Certainly, there must have been a tense phone call from Sheik Omar to Osama bin Laden once we invaded Afghanistan in response to 9/11. The Taliban had effective control of almost all of Afghanistan--and had just finished off their opposition's general--when 9/11 happened. The Taliban lost that becasue of 9/11. They lost a lot. I can imagine Sheik Omar saying to bin Laden, "Got any more bright ideas, jackass?!"
Still--at least before we invaded--they might as well have been the same from thing from the U.S.'s perspective.
I just don't see why we should have differentiated between the two before the war started. If the Taliban wanted to differentiate themselves, they could have given us Osama bin Laden and been done with it. They picked their side. Once ObL attacked us, we picked a side, too.
I don't see the problem.
Well said Ken. Further, there's no evidence to support the ludicrous notion that night raids have strengthened our enemy. Ever so much faux-sage nonsense.

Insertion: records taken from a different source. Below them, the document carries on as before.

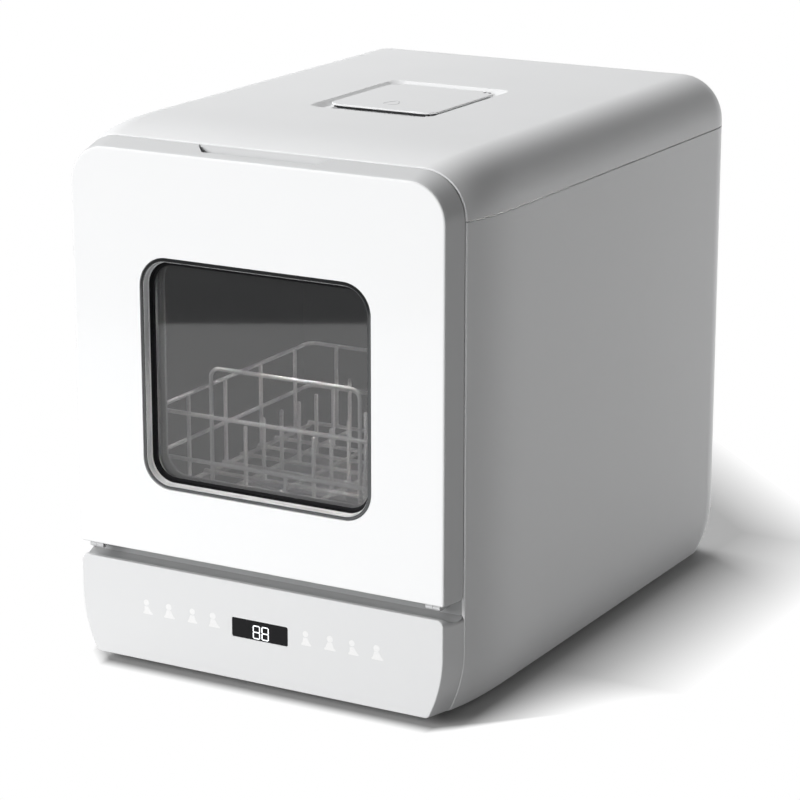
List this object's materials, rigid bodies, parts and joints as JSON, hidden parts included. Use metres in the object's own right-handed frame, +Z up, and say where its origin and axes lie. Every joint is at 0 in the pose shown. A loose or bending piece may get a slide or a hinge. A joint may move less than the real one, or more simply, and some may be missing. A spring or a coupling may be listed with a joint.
{
  "type": "countertop dishwasher",
  "caption": "Compact white countertop dishwasher with a drop-down window door, touch fascia, top water inlet lid, pull-out rack and spray arm.",
  "frame": {"origin": "on the table under the middle of the machine", "axes": "+Z up, -Y towards the door and the user, +X to the right seen from the front"},
  "size_m": [0.36, 0.526, 0.436],
  "materials": {
    "glossy_white": "glossy injection moulded front panel",
    "casing_white": "satin moulded casing",
    "casing_grey": "satin moulded trim",
    "dark_plastic": "dark inner moulding",
    "black_gloss": "black display window",
    "steel": "stainless tub and pins",
    "wire": "nylon coated rack wire",
    "glass": "tinted window pane",
    "rubber": "soft black rubber",
    "board": "printed circuit board",
    "clear_plastic": "translucent moulding"
  },
  "bodies": {
    "housing": {"top_cover": "casing_white", "side_panel_left": "casing_white", "side_panel_right": "casing_white", "rear_cover": "casing_white", "base_tray": "casing_grey", "feet": "rubber", "front_frame": "casing_grey", "control_fascia": "glossy_white", "display_window": "black_gloss", "control_board": "board", "hinge_bracket_left": "casing_grey", "hinge_bracket_right": "casing_grey", "hinge_pins": "steel", "door_gasket": "rubber", "latch_housing": "dark_plastic", "latch_spring": "steel", "door_switch": "dark_plastic", "tub_wrapper": "steel", "tub_back_wall": "steel", "tub_floor": "casing_grey", "sump": "dark_plastic", "filter_plate": "steel", "spray_hub": "casing_grey", "wash_pump": "dark_plastic", "drain_pump": "dark_plastic", "water_heater": "steel", "internal_hoses": "rubber", "drain_port": "dark_plastic", "inlet_port": "casing_grey", "power_gland": "dark_plastic", "water_tank": "clear_plastic", "fill_funnel": "clear_plastic", "lid_pin": "steel", "fan_housing": "dark_plastic", "tub_lamp": "clear_plastic", "rack_rails": "casing_grey", "screws": "steel"},
    "door": {"door_frame": "casing_grey", "door_front_panel": "glossy_white", "window_bezel": "casing_grey", "window_glass": "glass", "inner_glass": "glass", "door_liner": "casing_grey", "door_hinge_arms": "casing_grey", "door_strike": "steel"},
    "rack": {"rack_base": "wire", "rack_front": "wire", "rack_left_wall": "wire", "rack_right_wall": "wire", "rack_back_wall": "wire", "rack_tines": "wire", "rack_glides": "casing_grey"},
    "lid": {"inlet_lid": "casing_white"},
    "sprayer": {"spray_arm": "casing_grey"},
    "filter": {"filter_cup": "casing_grey"},
    "wash_rotor": {"wash_impeller": "casing_grey"},
    "drain_rotor": {"drain_impeller": "casing_grey"},
    "fan": {"fan_rotor": "dark_plastic"},
    "catch": {"latch_plunger": "steel"}
  },
  "joints": [
    {"name": "door_hinge", "type": "hinge", "parent": "housing", "child": "door", "pos_m": [0, -0.256, 0.097], "axis": [1, 0, 0], "range_deg": [0, 90]},
    {"name": "rack_slide", "type": "slide", "parent": "housing", "child": "rack", "axis": [0, -1, 0], "range_m": [0, 0.09]},
    {"name": "lid_hinge", "type": "hinge", "parent": "housing", "child": "lid", "pos_m": [0, 0.0418, 0.4333], "axis": [-1, 0, 0], "range_deg": [0, 92]},
    {"name": "spray_spin", "type": "hinge", "parent": "housing", "child": "sprayer", "pos_m": [0, -0.099, 0.11], "axis": [0, 0, 1], "continuous": true},
    {"name": "filter_twist", "type": "hinge", "parent": "housing", "child": "filter", "pos_m": [0.062, -0.037, 0.098], "axis": [0, 0, 1], "range_deg": [0, 45]},
    {"name": "wash_pump_spin", "type": "hinge", "parent": "housing", "child": "wash_rotor", "pos_m": [-0.052, -0.037, 0.058], "axis": [1, 0, 0], "continuous": true},
    {"name": "drain_pump_spin", "type": "hinge", "parent": "housing", "child": "drain_rotor", "pos_m": [0.085, 0.081, 0.058], "axis": [1, 0, 0], "continuous": true},
    {"name": "fan_spin", "type": "hinge", "parent": "housing", "child": "fan", "pos_m": [0.086, 0.2015, 0.3], "axis": [0, 1, 0], "continuous": true},
    {"name": "catch_slide", "type": "slide", "parent": "housing", "child": "catch", "axis": [0, 0, 1], "range_m": [0, 0.0016], "stiffness_N_per_m": 400, "springref_m": -0.003, "deforming": ["latch_spring"]}
  ],
  "couplings": [
    {"joint": "rack_slide", "follows": "door_hinge", "m_per_rad": 0.0572}
  ]
}
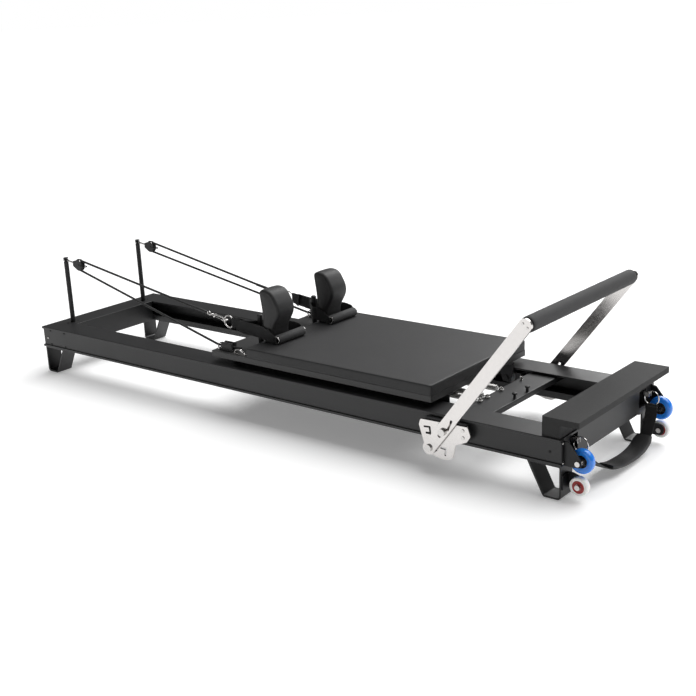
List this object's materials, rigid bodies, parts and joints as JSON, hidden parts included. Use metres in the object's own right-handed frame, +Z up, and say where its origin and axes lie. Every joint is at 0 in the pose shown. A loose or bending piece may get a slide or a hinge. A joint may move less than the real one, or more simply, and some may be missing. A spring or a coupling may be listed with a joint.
{
  "type": "pilates reformer",
  "caption": "Low sliding-carriage pilates reformer with padded bed, shoulder rests, rope pulleys on riser posts, spring bar, folding footbar, standing platform and transport wheels.",
  "frame": {"origin": "middle of the overall footprint at floor level", "axes": "+X from the head end with its riser posts to the foot end with its standing platform, +Y to the far rail, +Z up"},
  "size_m": [2.47, 0.686, 0.55],
  "materials": {
    "charcoal_paint": "satin charcoal powder coat",
    "silver_paint": "polished steel plate",
    "black_metal": "black zinc",
    "bright_steel": "bright plated steel",
    "brushed_steel": "spring steel",
    "black_plastic": "moulded black nylon",
    "grey_wheel": "grey polyurethane",
    "blue_wheel": "translucent blue urethane",
    "white_wheel": "white urethane tread with a red hub",
    "black_vinyl": "black upholstery vinyl",
    "black_board": "black laminated board",
    "grey_board": "dark grey grit-coated board",
    "black_foam": "black foam",
    "black_webbing": "woven black webbing",
    "black_rope": "braided black cord"
  },
  "bodies": {
    "frame": {"near_side_rail": "charcoal_paint", "far_side_rail": "charcoal_paint", "head_crossbar": "charcoal_paint", "foot_crossbar": "charcoal_paint", "head_leg_near": "charcoal_paint", "head_leg_far": "charcoal_paint", "foot_leg_near": "charcoal_paint", "foot_leg_far": "charcoal_paint", "riser_post_near": "black_metal", "riser_post_far": "black_metal", "spring_bar": "charcoal_paint", "spring_pegs": "black_plastic", "footbar_brackets": "silver_paint", "bracket_spacers": "black_metal", "footbar_pivot_bolts": "bright_steel", "frame_screws": "bright_steel", "platform_board": "grey_board", "platform_support": "grey_board", "wheel_brackets": "black_metal", "caster_brackets": "black_metal", "wheel_axles": "bright_steel", "carriage_stops": "black_plastic"},
    "pulley_near": {"pulley_block_near": "bright_steel"},
    "pulley_far": {"pulley_block_far": "bright_steel"},
    "near_sheave": {"sheave_near": "black_plastic"},
    "far_sheave": {"sheave_far": "black_plastic"},
    "carriage": {"carriage_board": "black_board", "carriage_pad": "black_vinyl", "carriage_wheel_brackets": "black_metal", "spring_anchor": "black_metal", "carriage_springs": "brushed_steel", "parked_spring": "brushed_steel", "strap_pegs": "black_plastic", "rope_cleats": "bright_steel", "rope_near": "black_rope", "rope_far": "black_rope", "hand_strap_near": "black_webbing", "hand_strap_far": "black_webbing", "hand_grip_near": "black_foam", "hand_grip_far": "black_foam"},
    "rope_end_near": {"rope_hook_near": "bright_steel"},
    "rope_end_far": {"rope_hook_far": "bright_steel"},
    "rest_near": {"shoulder_rest_near": "black_vinyl"},
    "rest_far": {"shoulder_rest_far": "black_vinyl"},
    "footbar": {"footbar_arm_near": "silver_paint", "footbar_arm_far": "silver_paint", "footbar_tube": "black_metal", "footbar_foam": "black_foam", "footbar_bolts": "bright_steel"},
    "foot_strap": {"foot_strap_webbing": "black_webbing", "foot_strap_pad": "black_vinyl", "foot_strap_rings": "bright_steel"},
    "wheel_near_front": {"carriage_wheel_near_front": "grey_wheel"},
    "wheel_near_rear": {"carriage_wheel_near_rear": "grey_wheel"},
    "blue_near": {"blue_wheel_near": "blue_wheel"},
    "white_near": {"white_wheel_near": "white_wheel"},
    "wheel_far_front": {"carriage_wheel_far_front": "grey_wheel"},
    "wheel_far_rear": {"carriage_wheel_far_rear": "grey_wheel"},
    "blue_far": {"blue_wheel_far": "blue_wheel"},
    "white_far": {"white_wheel_far": "white_wheel"}
  },
  "joints": [
    {"name": "carriage_slide", "type": "slide", "parent": "frame", "child": "carriage", "axis": [1, 0, 0], "range_m": [-0.78, 0], "stiffness_N_per_m": 150, "springref_m": 0.1, "deforming": ["carriage_springs", "rope_near", "rope_far", "hand_strap_near", "hand_strap_far"]},
    {"name": "pulley_near_swivel", "type": "hinge", "parent": "frame", "child": "pulley_near", "pos_m": [-1.174, -0.1915, 0.452], "axis": [0, 0, 1], "range_deg": [-8, 8], "deforming": ["rope_near"]},
    {"name": "sheave_near_spin", "type": "hinge", "parent": "pulley_near", "child": "near_sheave", "pos_m": [-1.087, -0.1915, 0.44], "axis": [0, 1, 0], "continuous": true},
    {"name": "rope_end_near_slide", "type": "slide", "parent": "carriage", "child": "rope_end_near", "axis": [1, 0, 0], "range_m": [0, 0.1376], "deforming": ["rope_near", "hand_strap_near"]},
    {"name": "rest_near_lift", "type": "slide", "parent": "carriage", "child": "rest_near", "axis": [0, 0, 1], "range_m": [0, 0.1]},
    {"name": "wheel_near_front_spin", "type": "hinge", "parent": "carriage", "child": "wheel_near_front", "pos_m": [-0.225, -0.222, 0.154], "axis": [0, 1, 0], "range_deg": [-1900, 60]},
    {"name": "wheel_near_rear_spin", "type": "hinge", "parent": "carriage", "child": "wheel_near_rear", "pos_m": [0.665, -0.222, 0.154], "axis": [0, 1, 0], "range_deg": [-1900, 60]},
    {"name": "blue_near_spin", "type": "hinge", "parent": "frame", "child": "blue_near", "pos_m": [1.197, -0.261, 0.124], "axis": [0, 1, 0], "continuous": true},
    {"name": "white_near_spin", "type": "hinge", "parent": "frame", "child": "white_near", "pos_m": [1.195, -0.272, 0.049], "axis": [0, 1, 0], "continuous": true},
    {"name": "pulley_far_swivel", "type": "hinge", "parent": "frame", "child": "pulley_far", "pos_m": [-1.174, 0.1915, 0.452], "axis": [0, 0, 1], "range_deg": [-8, 8], "deforming": ["rope_far"]},
    {"name": "sheave_far_spin", "type": "hinge", "parent": "pulley_far", "child": "far_sheave", "pos_m": [-1.087, 0.1915, 0.44], "axis": [0, 1, 0], "continuous": true},
    {"name": "rope_end_far_slide", "type": "slide", "parent": "carriage", "child": "rope_end_far", "axis": [1, 0, 0], "range_m": [0, 0.1766], "deforming": ["rope_far", "hand_strap_far"]},
    {"name": "rest_far_lift", "type": "slide", "parent": "carriage", "child": "rest_far", "axis": [0, 0, 1], "range_m": [0, 0.1]},
    {"name": "wheel_far_front_spin", "type": "hinge", "parent": "carriage", "child": "wheel_far_front", "pos_m": [-0.225, 0.222, 0.154], "axis": [0, 1, 0], "range_deg": [-1900, 60]},
    {"name": "wheel_far_rear_spin", "type": "hinge", "parent": "carriage", "child": "wheel_far_rear", "pos_m": [0.665, 0.222, 0.154], "axis": [0, 1, 0], "range_deg": [-1900, 60]},
    {"name": "blue_far_spin", "type": "hinge", "parent": "frame", "child": "blue_far", "pos_m": [1.197, 0.261, 0.124], "axis": [0, 1, 0], "continuous": true},
    {"name": "white_far_spin", "type": "hinge", "parent": "frame", "child": "white_far", "pos_m": [1.195, 0.272, 0.049], "axis": [0, 1, 0], "continuous": true},
    {"name": "footbar_tilt", "type": "hinge", "parent": "frame", "child": "footbar", "pos_m": [0.708, 0, 0.085], "axis": [0, 1, 0], "range_deg": [-58, 52]},
    {"name": "foot_strap_swing", "type": "hinge", "parent": "frame", "child": "foot_strap", "pos_m": [1.1668, 0, 0.1772], "axis": [0, 1, 0], "range_deg": [-60, 0]}
  ],
  "couplings": [
    {"joint": "rope_end_near_slide", "follows": "carriage_slide", "ratio": -0.17},
    {"joint": "wheel_near_front_spin", "follows": "carriage_slide", "rad_per_m": 41.667},
    {"joint": "wheel_near_rear_spin", "follows": "carriage_slide", "rad_per_m": 41.667},
    {"joint": "rope_end_far_slide", "follows": "carriage_slide", "ratio": -0.22},
    {"joint": "wheel_far_front_spin", "follows": "carriage_slide", "rad_per_m": 41.667},
    {"joint": "wheel_far_rear_spin", "follows": "carriage_slide", "rad_per_m": 41.667}
  ]
}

It may not have strengthened them, but it did bring the U.S. previously lost "respect".
http://www.presstv.com/detail/.....s-respect/
Atleast that's what we're told by the faux sage-in-chief.
You realize that PressTV is the official English-language media organization of the Islamic Republic of Iran, don't you?
Have either of you EVER heard the phrase "divide and conquer"? Not to mention that we're still in Afghanistan PRECISELY because our government thinks the Taliban is another Al-Qaeda. They are, at best, a bunch of localized jerks, and treating them as part of some international terror network doesn't do anything to help us, while cementing in the Afghanis minds (Taliban and non-Taliban alike) that we're a direct threat to them (because we are).
"at best" should be "at worst".
If you think we are a 'direct threat' to Afghans then you have no grounds to criticise others.
Not to mention that we're still in Afghanistan PRECISELY because our government thinks the Taliban is another Al-Qaeda.
WRONG. We are still there because there is a misconception that we have to make Afghanistan into a stable democracy/'win hearts and minds' first and then leave or else bad things happen (which happen anyway).
Considering we've been occupying their country for years and randomly kill people there with computer-aided death robots (including any male 16 or over, plus FUNERAL MOURNERS), duh we're a direct threat to them.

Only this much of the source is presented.